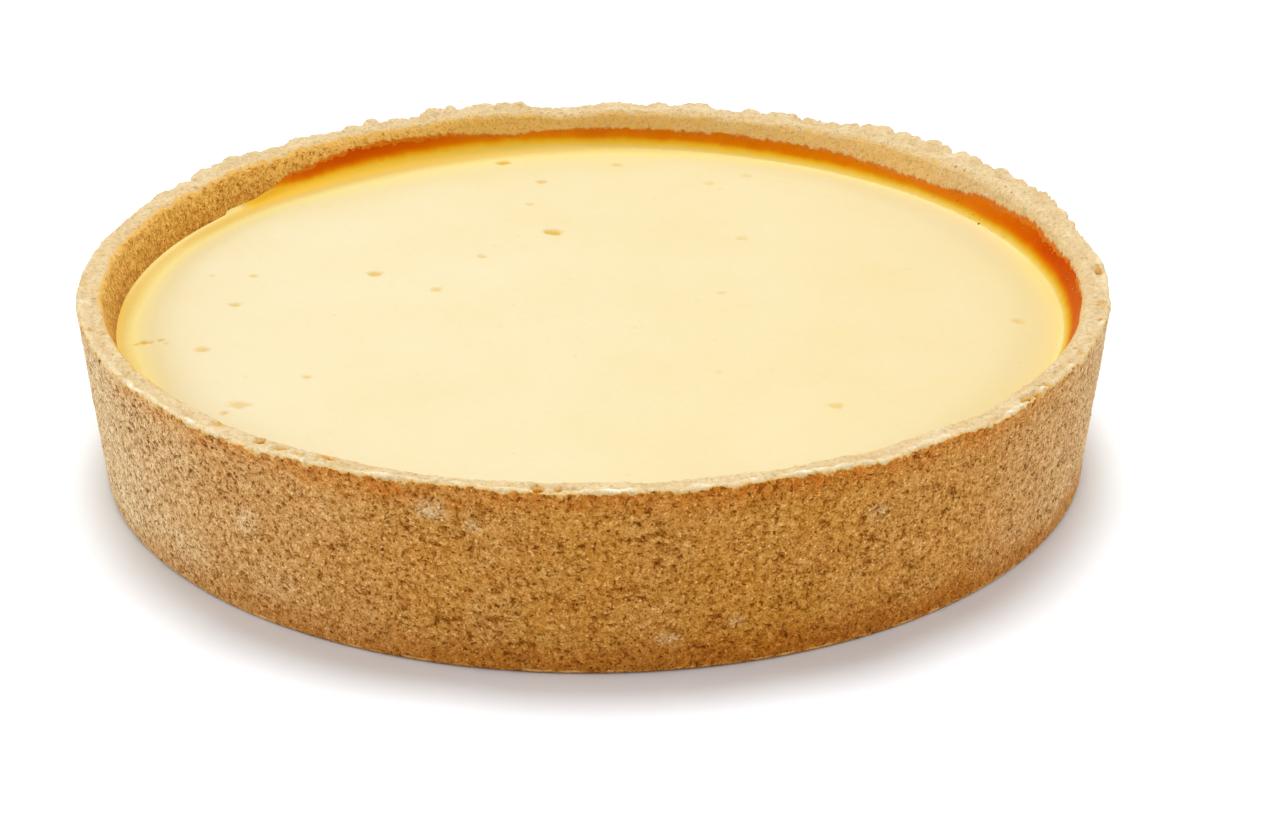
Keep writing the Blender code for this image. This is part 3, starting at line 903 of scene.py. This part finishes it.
class Recipe:
    """A material or group under construction: makes nodes, sets their inputs and links them."""

    def __init__(self, tree):
        self.tree = tree
        tree.nodes.clear()

    def put(self, socket, value):
        """Link an input to another node's output, or set it to a value; a plain colour is made opaque."""
        if isinstance(value, bpy.types.NodeSocket):
            self.tree.links.new(value, socket)
        elif socket.type == "RGBA":
            socket.default_value = (*value, 1.0)
        else:
            socket.default_value = value

    def node(self, kind, settings, *numbered, **named):
        """A node with its settings, and its inputs put in by their order or by their names."""
        made = self.tree.nodes.new(kind)
        for key, value in settings.items():
            setattr(made, key, value)
        for key, value in [*enumerate(numbered), *named.items()]:
            self.put(made.inputs[key], value)
        return made

    def attribute(self, name):
        """The value that a piece's points carry under a name."""
        return self.node("ShaderNodeAttribute", {"attribute_name": name}).outputs["Fac"]

    def math(self, operation, first, second=0.0, third=0.0):
        """One step of arithmetic."""
        return self.node("ShaderNodeMath", {"operation": operation}, first, second, third).outputs[0]

    def add_up(self, total, *parts):
        """A total with parts added to it, each a value and the number that multiplies it."""
        for value, factor in parts:
            total = self.math("MULTIPLY_ADD", value, factor, total)
        return total

    def reach(self, value, low, high, to_low=0.0, to_high=1.0):
        """A value spread from one range to another, smoothly and kept inside it."""
        settings = {"interpolation_type": "SMOOTHSTEP"}
        return self.node("ShaderNodeMapRange", settings, value, low, high, to_low, to_high).outputs[0]

    def mix(self, share, first, second, blend="MIX"):
        """Two colours mixed by a share."""
        made = self.node("ShaderNodeMix", {"data_type": "RGBA", "blend_type": blend}, share)
        self.put(made.inputs[6], first)
        self.put(made.inputs[7], second)
        return made.outputs[2]

    def ramp(self, value, stops):
        """A colour read from stops of place and colour."""
        made = self.node("ShaderNodeValToRGB", {}, value)
        band = made.color_ramp
        while len(band.elements) < len(stops):
            band.elements.new(0.5)
        for element, (place, colour) in zip(band.elements, stops):
            element.position = place
            element.color = (*colour, 1.0)
        return made.outputs["Color"]

    def noise(self, place, scale, detail, roughness=0.55):
        """Smooth noise from 0 to 1, with scale features to a metre."""
        made = self.node("ShaderNodeTexNoise", {}, Vector=place, Scale=scale, Detail=detail,
                         Roughness=roughness)
        return made.outputs["Fac"]

    def bump(self, strength, distance, height):
        """The normal that a height in units of a distance gives."""
        made = self.node("ShaderNodeBump", {}, Strength=strength, Distance=distance, Height=height)
        return made.outputs["Normal"]


def sandy_grain_group():
    """A node group shared by everything baked from the dough: from a place it gives the sandy Tone
    around a half, the scattered light Fleck, partly pale grains and partly painted highlight on the raised
    grain middles, the small dark Gap, painted shade in the low gaps between grains, and a Height for its
    grains."""
    group = bpy.data.node_groups.new("sandy_grain", "ShaderNodeTree")
    recipe = Recipe(group)
    for name, side, kind in (
            ("Place", "INPUT", "Vector"), ("Size", "INPUT", "Float"), ("Tone", "OUTPUT", "Float"),
            ("Fleck", "OUTPUT", "Float"), ("Gap", "OUTPUT", "Float"), ("Height", "OUTPUT", "Float")):
        group.interface.new_socket(name, in_out=side, socket_type="NodeSocket" + kind)
    given = recipe.node("NodeGroupInput", {})
    place = given.outputs["Place"]
    scale = recipe.math("DIVIDE", 1.0, given.outputs["Size"])
    fine = recipe.noise(place, scale, 3.0, 0.6)
    coarse = recipe.noise(place, recipe.math("MULTIPLY", scale, 0.32), 2.0, 0.5)
    cell = recipe.node("ShaderNodeTexVoronoi", {"feature": "F1"}, Vector=place,
                       Scale=recipe.math("MULTIPLY", scale, 0.8))
    # Painted shade: the Gap darkens the low places that it also cuts into the Height
    shaded_gap = recipe.reach(recipe.noise(place, recipe.math("MULTIPLY", scale, 0.55), 3.0, 0.65), 0.44, 0.33)
    # Partly painted highlight: the Fleck lightens the middles of cells, which the Height raises
    fleck_and_highlight = recipe.math("MULTIPLY", recipe.reach(cell.outputs["Color"], 0.72, 0.92),
                        recipe.reach(cell.outputs["Distance"], 0.55, 0.30))
    tone = recipe.add_up(-0.450, (fine, 1.20), (coarse, 0.70))
    height = recipe.add_up(fine, (cell.outputs["Distance"], -0.35), (shaded_gap, -0.9))
    recipe.node("NodeGroupOutput", {}, Tone=tone, Fleck=fleck_and_highlight, Gap=shaded_gap, Height=height)
    return group


def new_recipe(name):
    """An empty material, the recipe that fills it, and the place on the cake, in metres, that it reads."""
    material = bpy.data.materials.new(name)
    material.use_nodes = True
    recipe = Recipe(material.node_tree)
    return material, recipe, recipe.node("ShaderNodeTexCoord", {}).outputs["Object"]


def finish_material(recipe, sockets):
    """The Principled shader with its own sockets linked or set, as the material's surface."""
    shader = recipe.node("ShaderNodeBsdfPrincipled", {}, **sockets)
    recipe.node("ShaderNodeOutputMaterial", {}, Surface=shader.outputs[0])


WALL_TONES = (
    (0.00, (0.180, 0.047, 0.001)),
    (0.25, (0.316, 0.102, 0.004)),
    (0.50, (0.515, 0.207, 0.021)),
    (0.75, (0.700, 0.330, 0.060)),
    (1.00, (0.880, 0.520, 0.170)),
)
# Pale tones for flour dust and for the painted glare on the sides
DUST_AND_GLARE_TONES = (
    (0.00, (0.200, 0.080, 0.020)),
    (0.25, (0.410, 0.215, 0.075)),
    (0.50, (0.710, 0.490, 0.235)),
    (0.75, (0.890, 0.725, 0.460)),
    (1.00, (0.970, 0.900, 0.740)),
)
RIM_TONES = (
    (0.00, (0.460, 0.220, 0.048)),
    (0.30, (0.640, 0.430, 0.185)),
    (0.55, (0.735, 0.550, 0.295)),
    (0.80, (0.860, 0.710, 0.450)),
    (1.00, (0.980, 0.900, 0.700)),
)
INNER_TONES = (
    (0.00, (0.320, 0.105, 0.010)),
    (0.30, (0.590, 0.280, 0.040)),
    (0.55, (0.860, 0.505, 0.120)),
    (0.80, (0.960, 0.650, 0.220)),
    (1.00, (0.950, 0.740, 0.370)),
)
RUST = (0.600, 0.130, 0.006)
RUST_TINT = (1.00, 0.80, 0.56)
SKIN_TINT = (0.83, 0.59, 0.23)
SOAKED = (0.660, 0.180, 0.008)
GOLDEN_EDGE = (0.820, 0.490, 0.130)
WARM_TINT = (1.0, 0.97, 0.93)
OCHRE_TINT = (0.985, 1.0, 0.97)
SHEEN_TINT = (1.0, 0.93, 0.85)


def shortcrust_material(grain_group):
    """Baked dough: pits darkened as painted shade, tan grains and pale flecks, partly painted highlight,
    on the walls, dust with painted glare on the sides, cream on the floury rim with a painted highlight on
    its front ridge, rusty spots under its edge, a darker skin near the base and golden toast inside, with
    painted shade deeper down."""
    material, recipe, place = new_recipe("shortcrust")
    group = recipe.node("ShaderNodeGroup", {"node_tree": grain_group}, Place=place, Size=SANDY_SIZE)
    sandy, fleck_and_highlight, shaded_gap, height = group.outputs
    pale, hollow, rust, dust_and_glare, skin, toast_and_shade, soaked, grain, ridge_and_highlight, inside = (
        recipe.attribute(name) for name in CRUST_VALUES)

    # The hollows and gaps darken the tone as painted shade; the flecks lighten it, partly as painted
    # highlight
    tone = recipe.add_up(sandy, (grain, 0.16), (hollow, -0.42), (shaded_gap, -0.42), (fleck_and_highlight, 0.42))
    patches = recipe.noise(place, 1.0 / 0.0055, 2.0)
    tone = recipe.add_up(recipe.math("SUBTRACT", tone, 0.08), (patches, 0.12))
    hue_share = recipe.reach(recipe.noise(place, 1.0 / 0.0100, 2.0), 0.36, 0.64)
    hues = recipe.ramp(hue_share, ((0.0, WARM_TINT), (1.0, OCHRE_TINT)))
    wall = recipe.mix(1.0, recipe.ramp(tone, WALL_TONES), hues, "MULTIPLY")
    # Dust pales the wall: flour, and painted glare on the left and right sides
    wall = recipe.mix(dust_and_glare, wall, recipe.ramp(recipe.add_up(-0.07, (tone, 1.15)), DUST_AND_GLARE_TONES))
    wall = recipe.mix(recipe.reach(rust, 0.0, 0.6), wall, RUST_TINT, "MULTIPLY")
    wall = recipe.mix(recipe.reach(rust, 0.50, 1.00, 0.0, 0.40), wall, RUST)
    wall = recipe.mix(skin, wall, SKIN_TINT, "MULTIPLY")

    # The ridge lightens the rim's tone as a painted highlight
    rim_tone = recipe.add_up(0.31, (sandy, 0.50), (shaded_gap, -0.10), (ridge_and_highlight, 0.30), (hollow, -0.45))
    # Toast darkens the inner wall, deeper down as painted shade
    inner_tone = recipe.add_up(0.23, (sandy, 0.90), (hollow, -0.6), (shaded_gap, -0.25), (fleck_and_highlight, 0.18),
                               (toast_and_shade, -0.38))
    floury = recipe.add_up(pale, (recipe.math("SUBTRACT", sandy, 0.5), 0.4))
    colour = recipe.mix(inside, wall, recipe.ramp(inner_tone, INNER_TONES))
    colour = recipe.mix(recipe.reach(floury, 0.10, 0.45), colour, GOLDEN_EDGE)
    colour = recipe.mix(recipe.reach(floury, 0.35, 0.85), colour, recipe.ramp(rim_tone, RIM_TONES))
    finish_material(recipe, {
        "Base Color": recipe.mix(soaked, colour, SOAKED),
        "Roughness": recipe.reach(sandy, 0.2, 0.8, 0.72, 0.92),
        "Normal": recipe.bump(0.65, 0.00040, height),
        "Specular IOR Level": 0.04,
        "Sheen Weight": 0.04,
        "Sheen Roughness": 0.5,
        "Sheen Tint": SHEEN_TINT,
    })
    return material


CUSTARD_STOPS = (
    (0.00, (0.805, 0.708, 0.478)),
    (0.06, (0.775, 0.645, 0.345)),
    (0.12, (0.825, 0.690, 0.275)),
    (0.20, (0.725, 0.520, 0.150)),
    (0.27, (0.745, 0.495, 0.085)),
    (0.34, (0.785, 0.475, 0.040)),
    (0.43, (0.765, 0.400, 0.015)),
    (0.52, (0.735, 0.300, 0.004)),
    (0.62, (0.680, 0.190, 0.001)),
    (0.80, (0.600, 0.110, 0.000)),
    (1.00, (0.520, 0.060, 0.000)),
)
GOLD = (0.680, 0.400, 0.045)
# Painted shade: the tint that darkens the film on the +X side
PAINTED_SHADE_TINT = (0.84, 0.84, 1.00)


def custard_material():
    """Set custard: pale and slightly mottled, yellow towards the crust, caramel where it climbs, and
    darkened where its points carry painted shade, on the film towards +X."""
    material, recipe, place = new_recipe("custard")
    cloud = recipe.math("SUBTRACT", recipe.noise(place, 1.0 / 0.035, 2.0), 0.5)
    fine = recipe.noise(place, 1.0 / 0.0016, 3.0)
    mottle = recipe.math("SUBTRACT", fine, 0.5)
    bake = recipe.add_up(recipe.attribute("bake"), (cloud, 0.05), (mottle, 0.03))
    colour = recipe.ramp(bake, CUSTARD_STOPS)
    colour = recipe.mix(recipe.math("MULTIPLY", recipe.attribute("gold"), 0.85), colour, GOLD)
    height = recipe.add_up(recipe.noise(place, 1.0 / 0.0045, 2.0), (fine, 0.25))
    finish_material(recipe, {
        "Base Color": recipe.mix(recipe.attribute("painted_shade"), colour, PAINTED_SHADE_TINT, "MULTIPLY"),
        "Roughness": recipe.reach(bake, 0.1, 0.7, 0.46, 0.34),
        "Normal": recipe.bump(0.35, 0.0004, height),
        "Specular IOR Level": 0.01,
        "Subsurface Weight": 0.06,
        "Subsurface Scale": 0.002,
        "Subsurface Radius": (1.0, 0.7, 0.3),
    })
    return material


# Stage, lights and camera

def add_stage():
    """A wide white floor under the cake."""
    mesh = bpy.data.meshes.new("floor")
    reach = FLOOR_REACH
    corners = ((-reach, -reach), (reach, -reach), (reach, reach), (-reach, reach))
    mesh.from_pydata([(x, y, FLOOR_LEVEL) for x, y in corners], [], [(0, 1, 2, 3)])
    floor = bpy.data.objects.new("floor", mesh)
    bpy.context.scene.collection.objects.link(floor)
    material, recipe, _ = new_recipe("floor")
    finish_material(recipe, {"Base Color": FLOOR_WHITE, "Roughness": 0.9, "Specular IOR Level": 0.1})
    mesh.materials.append(material)


def add_holder(data, place, back):
    """The object of a lamp or a camera at a place, with its back turned to a direction."""
    holder = bpy.data.objects.new(data.name, data)
    holder.location = place
    holder.rotation_mode = "QUATERNION"
    holder.rotation_quaternion = back.to_track_quat("Z", "Y")
    bpy.context.scene.collection.objects.link(holder)
    return holder


def add_soft_light(name, azimuth, elevation, spread, strength):
    """A far, wide studio light from a direction in degrees: azimuth from +X, then height above the floor.
    A white card that faces it gets the given strength, 1 being pure white."""
    lamp = bpy.data.lights.new(name, "SUN")
    lamp.angle = math.radians(spread)
    lamp.energy = strength * math.pi
    turn = math.radians(azimuth)
    lift = math.radians(elevation)
    source = Vector((math.cos(turn) * math.cos(lift), math.sin(turn) * math.cos(lift), math.sin(lift)))
    add_holder(lamp, source, source)


def add_world():
    """A plain white surround, which lights the cake evenly."""
    world = bpy.data.worlds.new("surround")
    world.use_nodes = True
    background = world.node_tree.nodes["Background"]
    background.inputs["Color"].default_value = (1.0, 1.0, 1.0, 1.0)
    background.inputs["Strength"].default_value = SURROUND_STRENGTH
    bpy.context.scene.world = world


def add_camera():
    """The camera at the photograph's place, height and lens."""
    data = bpy.data.cameras.new("camera")
    data.lens = CAMERA_LENS
    data.sensor_width = SENSOR_WIDTH
    data.clip_start = 0.01
    bpy.context.scene.camera = add_holder(data, CAMERA_PLACE, CAMERA_PLACE - CAMERA_AIM)


def main():
    """Everything that is seen: the stage first, then the finishes and the pieces that wear them."""
    add_camera()
    add_world()
    add_stage()
    for light in SOFT_LIGHTS:
        add_soft_light(*light)
    bpy.context.scene.view_settings.view_transform = "Standard"
    crust = shortcrust_material(sandy_grain_group())
    custard = custard_material()
    crust_points = add_crust(crust)
    add_base(crust)
    add_custard_disc(custard)
    film_points = add_custard_band(custard)
    add_crumbs(crust_points, film_points, crust)


main()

Problem statement: Please reproduce exactly the lines above, beginning with the first and ending with the line that contains "material or group", and include nothing outside that range.

Exercise result:
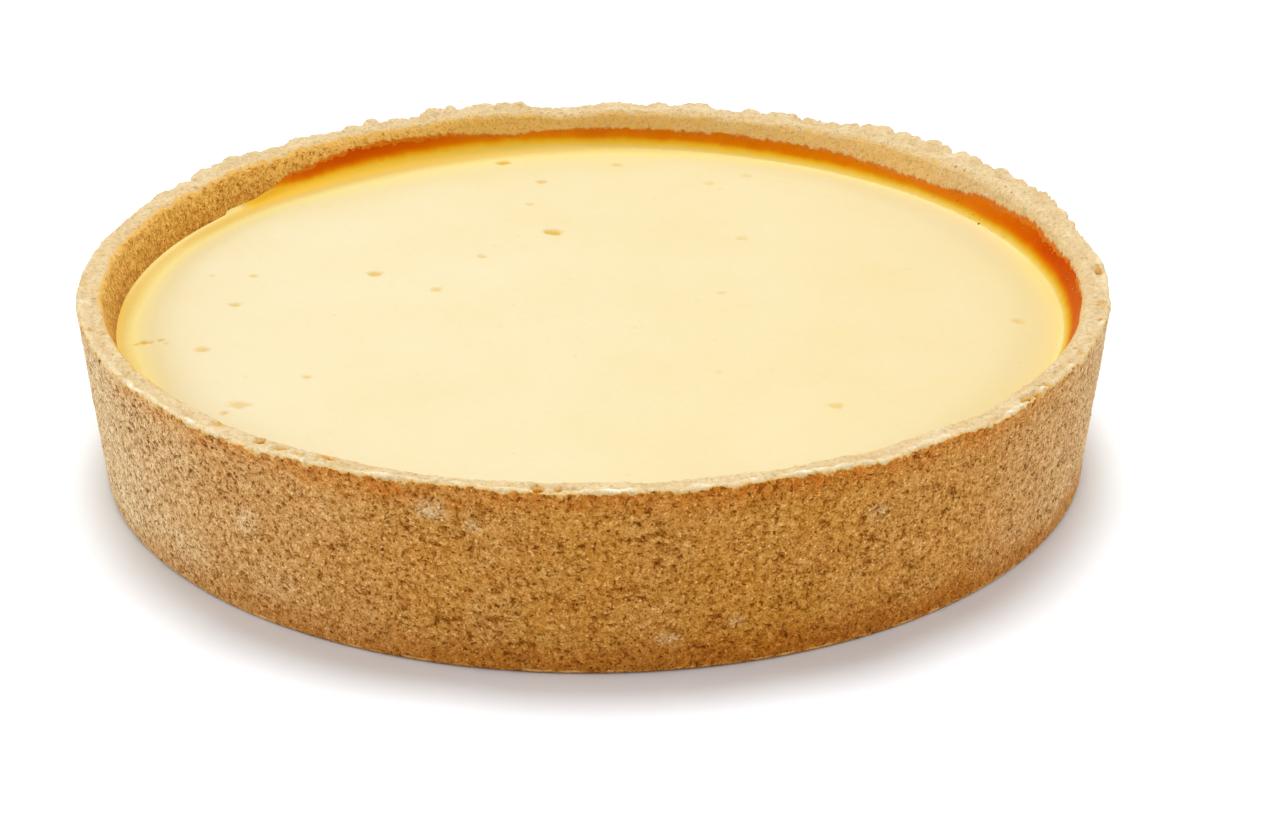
Keep writing the Blender code for this image. This is part 3, starting at line 903 of scene.py. This part finishes it.
class Recipe:
    """A material or group under construction: makes nodes, sets their inputs and links them."""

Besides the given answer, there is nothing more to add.